At first she said she did not know whether Delta concealed evidence, then later said she thought Delta had intentionally withheld information and let data be destroyed.
She later contacted plaintiffs attorneys claiming she had more documents.
But Brown, the special master, found there was insufficient evidence that Delta acted in bad faith. He still recommended more than $1.8 million in sanctions against Delta to compensate plaintiffs attorneys for their extra time and expenses and to deter future misconduct.
The special master had recommended lesser sanctions against the airline, in part because a large portion of the fees were based on the higher hourly rate of the partners — some billing about $600 an hour — representing the plaintiffs, and not the partners’ lower-paid associates. But Batten said the special master was “too generous to Delta” and he ordered even greater sanctions to “penalize or deter Delta’s abusive conduct.”
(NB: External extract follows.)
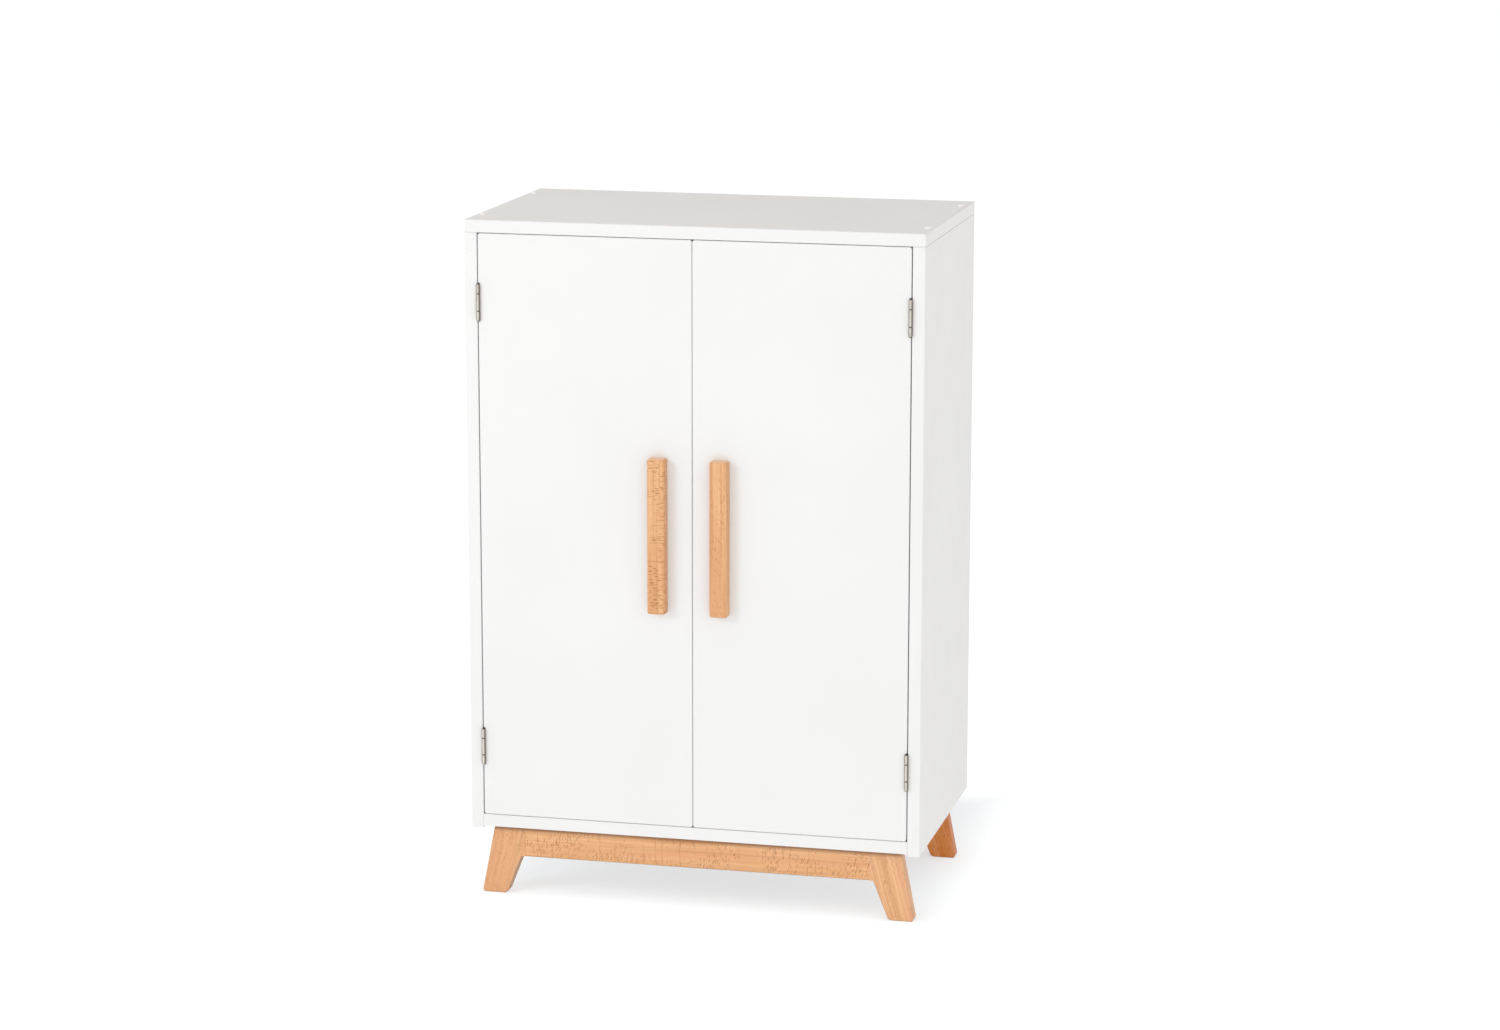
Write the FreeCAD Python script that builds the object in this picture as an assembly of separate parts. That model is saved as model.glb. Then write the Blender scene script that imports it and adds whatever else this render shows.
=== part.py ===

‘As maddening as Sisyphus’s efforts’
“Without question, it is Delta’s ineptitude and missteps that have caused the vast majority of the excessive time, expenses and energy that the parties have expended in discovery for the last five years,” the judge wrote in his order this week.
“Delta’s discovery misconduct has rendered the court’s attempts to manage this litigation and move it toward a resolution on the merits as futile and maddening as Sisyphus’s efforts to roll his boulder to the top of the hill.”
Delta declined to comment on the case, as it is ongoing litigation.
Batten, for his part, wrote: “It is time for the parties’ efforts and resources to turn to the merits of the case, a rare issue on which all parties agree.”